## Exercise brief
Please quote exactly the lines below from the line containing "check and export" to the line containing "obj.matrix_world = world", both lines included, and nothing else.

## Exercise materials
>>>>>

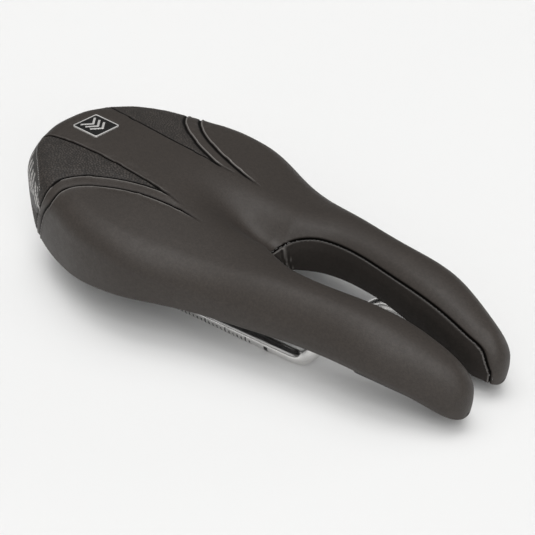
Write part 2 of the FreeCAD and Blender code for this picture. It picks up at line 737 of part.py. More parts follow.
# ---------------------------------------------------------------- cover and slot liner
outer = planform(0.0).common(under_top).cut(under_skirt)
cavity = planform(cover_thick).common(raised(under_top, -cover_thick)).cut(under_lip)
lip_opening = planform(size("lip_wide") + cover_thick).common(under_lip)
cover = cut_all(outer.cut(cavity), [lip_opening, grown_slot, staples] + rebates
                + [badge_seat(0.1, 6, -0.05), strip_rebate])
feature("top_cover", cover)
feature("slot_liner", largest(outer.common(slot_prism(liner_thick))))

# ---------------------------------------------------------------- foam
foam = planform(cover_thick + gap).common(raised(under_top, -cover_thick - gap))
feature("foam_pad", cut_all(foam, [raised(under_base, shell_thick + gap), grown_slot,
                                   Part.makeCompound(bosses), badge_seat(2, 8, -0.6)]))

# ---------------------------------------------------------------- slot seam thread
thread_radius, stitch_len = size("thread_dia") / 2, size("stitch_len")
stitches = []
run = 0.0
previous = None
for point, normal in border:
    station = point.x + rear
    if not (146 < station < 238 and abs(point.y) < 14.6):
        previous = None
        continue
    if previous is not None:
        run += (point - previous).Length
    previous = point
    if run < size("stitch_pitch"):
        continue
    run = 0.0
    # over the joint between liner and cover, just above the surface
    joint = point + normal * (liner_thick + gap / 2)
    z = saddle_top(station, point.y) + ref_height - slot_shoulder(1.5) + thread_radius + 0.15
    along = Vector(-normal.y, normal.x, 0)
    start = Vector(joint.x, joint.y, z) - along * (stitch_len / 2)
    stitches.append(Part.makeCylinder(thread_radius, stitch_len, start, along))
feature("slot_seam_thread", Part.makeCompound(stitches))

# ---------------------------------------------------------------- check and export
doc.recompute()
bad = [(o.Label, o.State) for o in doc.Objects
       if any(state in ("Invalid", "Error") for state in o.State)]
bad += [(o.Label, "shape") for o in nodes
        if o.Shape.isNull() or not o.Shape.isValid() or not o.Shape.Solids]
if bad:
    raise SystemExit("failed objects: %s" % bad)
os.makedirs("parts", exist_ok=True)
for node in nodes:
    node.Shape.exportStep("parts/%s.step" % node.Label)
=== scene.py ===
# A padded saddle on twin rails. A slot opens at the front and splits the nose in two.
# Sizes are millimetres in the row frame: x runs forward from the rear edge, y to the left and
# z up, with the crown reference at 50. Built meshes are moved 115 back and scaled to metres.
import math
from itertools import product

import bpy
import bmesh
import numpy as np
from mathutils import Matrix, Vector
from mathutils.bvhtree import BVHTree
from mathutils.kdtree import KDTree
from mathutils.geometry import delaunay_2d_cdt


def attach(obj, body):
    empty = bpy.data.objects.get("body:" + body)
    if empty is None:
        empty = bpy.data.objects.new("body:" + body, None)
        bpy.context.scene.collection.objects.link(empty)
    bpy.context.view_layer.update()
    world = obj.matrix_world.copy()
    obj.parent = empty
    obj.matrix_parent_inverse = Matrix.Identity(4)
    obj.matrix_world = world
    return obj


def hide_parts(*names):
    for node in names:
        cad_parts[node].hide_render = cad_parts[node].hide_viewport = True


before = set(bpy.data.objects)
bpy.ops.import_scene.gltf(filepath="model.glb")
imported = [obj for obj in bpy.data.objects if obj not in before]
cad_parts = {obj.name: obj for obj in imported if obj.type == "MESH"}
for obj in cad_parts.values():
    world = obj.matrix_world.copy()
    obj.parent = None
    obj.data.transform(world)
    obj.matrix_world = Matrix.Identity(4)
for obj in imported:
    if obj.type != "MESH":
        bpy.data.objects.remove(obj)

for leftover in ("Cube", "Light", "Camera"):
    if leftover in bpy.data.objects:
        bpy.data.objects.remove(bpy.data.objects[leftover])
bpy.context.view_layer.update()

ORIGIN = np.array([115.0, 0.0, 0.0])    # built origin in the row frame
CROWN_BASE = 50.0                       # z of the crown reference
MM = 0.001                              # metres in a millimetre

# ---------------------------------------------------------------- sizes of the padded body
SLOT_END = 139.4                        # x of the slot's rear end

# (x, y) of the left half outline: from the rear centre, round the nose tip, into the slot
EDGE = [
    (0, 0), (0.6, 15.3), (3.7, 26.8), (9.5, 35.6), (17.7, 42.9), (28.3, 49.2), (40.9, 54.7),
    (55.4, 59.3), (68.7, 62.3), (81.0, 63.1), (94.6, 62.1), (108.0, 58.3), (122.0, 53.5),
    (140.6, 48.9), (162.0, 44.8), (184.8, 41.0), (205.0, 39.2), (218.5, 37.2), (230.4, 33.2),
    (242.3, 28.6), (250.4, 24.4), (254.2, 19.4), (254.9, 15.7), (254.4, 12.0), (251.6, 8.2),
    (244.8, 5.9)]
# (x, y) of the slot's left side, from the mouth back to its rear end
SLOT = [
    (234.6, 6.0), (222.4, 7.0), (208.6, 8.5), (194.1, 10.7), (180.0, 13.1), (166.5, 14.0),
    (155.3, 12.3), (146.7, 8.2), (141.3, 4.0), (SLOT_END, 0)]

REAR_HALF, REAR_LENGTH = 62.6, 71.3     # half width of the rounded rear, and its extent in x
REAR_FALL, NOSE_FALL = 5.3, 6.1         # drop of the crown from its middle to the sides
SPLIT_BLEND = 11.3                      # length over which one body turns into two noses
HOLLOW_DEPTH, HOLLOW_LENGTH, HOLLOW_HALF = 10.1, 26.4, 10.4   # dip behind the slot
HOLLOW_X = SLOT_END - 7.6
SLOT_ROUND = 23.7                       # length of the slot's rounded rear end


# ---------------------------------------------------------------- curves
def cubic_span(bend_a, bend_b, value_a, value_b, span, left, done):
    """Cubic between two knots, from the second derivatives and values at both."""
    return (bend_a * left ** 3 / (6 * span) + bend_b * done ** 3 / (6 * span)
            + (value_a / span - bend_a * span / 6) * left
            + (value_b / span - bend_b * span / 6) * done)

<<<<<
>>>>>

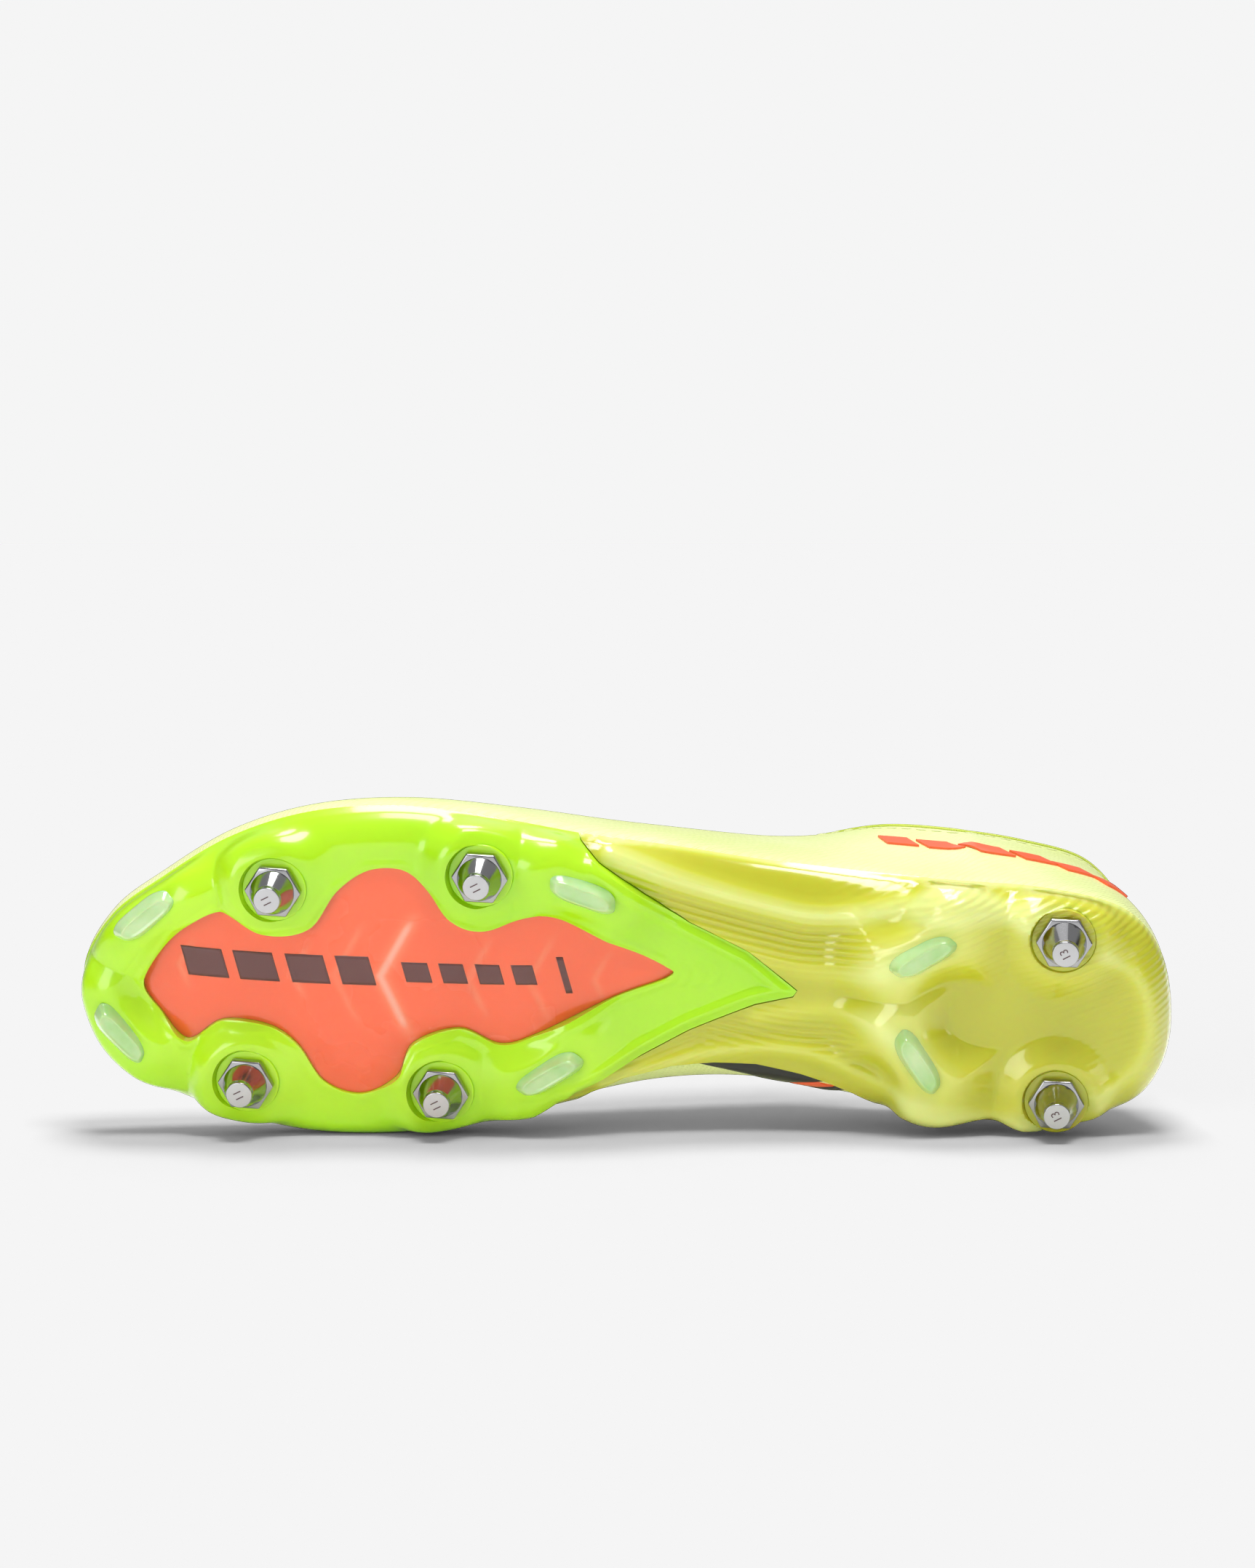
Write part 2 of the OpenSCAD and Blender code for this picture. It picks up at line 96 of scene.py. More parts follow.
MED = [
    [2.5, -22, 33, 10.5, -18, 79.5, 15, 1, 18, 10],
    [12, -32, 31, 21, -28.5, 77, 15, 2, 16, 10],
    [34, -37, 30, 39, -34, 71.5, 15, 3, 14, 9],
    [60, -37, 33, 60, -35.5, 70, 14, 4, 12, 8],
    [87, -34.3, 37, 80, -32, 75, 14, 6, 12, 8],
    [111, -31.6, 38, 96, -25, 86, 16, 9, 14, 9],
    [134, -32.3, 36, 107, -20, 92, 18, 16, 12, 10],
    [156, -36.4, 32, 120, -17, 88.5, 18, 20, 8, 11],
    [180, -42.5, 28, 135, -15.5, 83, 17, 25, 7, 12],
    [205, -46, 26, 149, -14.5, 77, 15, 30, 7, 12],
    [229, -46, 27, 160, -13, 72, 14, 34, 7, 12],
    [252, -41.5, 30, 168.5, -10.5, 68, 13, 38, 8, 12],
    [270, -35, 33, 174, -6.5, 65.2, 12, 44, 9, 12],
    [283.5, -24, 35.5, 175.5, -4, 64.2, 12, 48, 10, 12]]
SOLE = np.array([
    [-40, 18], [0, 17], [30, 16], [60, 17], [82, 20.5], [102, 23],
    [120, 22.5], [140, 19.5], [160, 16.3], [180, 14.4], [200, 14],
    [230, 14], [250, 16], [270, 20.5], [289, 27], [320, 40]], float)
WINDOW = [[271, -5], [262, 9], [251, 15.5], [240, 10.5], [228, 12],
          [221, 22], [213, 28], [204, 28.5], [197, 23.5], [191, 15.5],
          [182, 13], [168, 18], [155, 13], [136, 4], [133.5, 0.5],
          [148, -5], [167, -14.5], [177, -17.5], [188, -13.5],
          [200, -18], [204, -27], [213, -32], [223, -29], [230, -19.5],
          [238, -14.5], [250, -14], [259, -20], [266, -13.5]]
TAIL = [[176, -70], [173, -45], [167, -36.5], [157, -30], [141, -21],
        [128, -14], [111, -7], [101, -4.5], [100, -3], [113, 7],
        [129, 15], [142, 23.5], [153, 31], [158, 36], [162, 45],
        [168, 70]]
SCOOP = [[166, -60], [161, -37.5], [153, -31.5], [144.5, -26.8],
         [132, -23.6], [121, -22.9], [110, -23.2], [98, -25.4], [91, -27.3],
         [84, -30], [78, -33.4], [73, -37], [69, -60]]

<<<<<

## Solution to this exercise
# ---------------------------------------------------------------- check and export
doc.recompute()
bad = [(o.Label, o.State) for o in doc.Objects
       if any(state in ("Invalid", "Error") for state in o.State)]
bad += [(o.Label, "shape") for o in nodes
        if o.Shape.isNull() or not o.Shape.isValid() or not o.Shape.Solids]
if bad:
    raise SystemExit("failed objects: %s" % bad)
os.makedirs("parts", exist_ok=True)
for node in nodes:
    node.Shape.exportStep("parts/%s.step" % node.Label)
=== scene.py ===
# A padded saddle on twin rails. A slot opens at the front and splits the nose in two.
# Sizes are millimetres in the row frame: x runs forward from the rear edge, y to the left and
# z up, with the crown reference at 50. Built meshes are moved 115 back and scaled to metres.
import math
from itertools import product

import bpy
import bmesh
import numpy as np
from mathutils import Matrix, Vector
from mathutils.bvhtree import BVHTree
from mathutils.kdtree import KDTree
from mathutils.geometry import delaunay_2d_cdt


def attach(obj, body):
    empty = bpy.data.objects.get("body:" + body)
    if empty is None:
        empty = bpy.data.objects.new("body:" + body, None)
        bpy.context.scene.collection.objects.link(empty)
    bpy.context.view_layer.update()
    world = obj.matrix_world.copy()
    obj.parent = empty
    obj.matrix_parent_inverse = Matrix.Identity(4)
    obj.matrix_world = world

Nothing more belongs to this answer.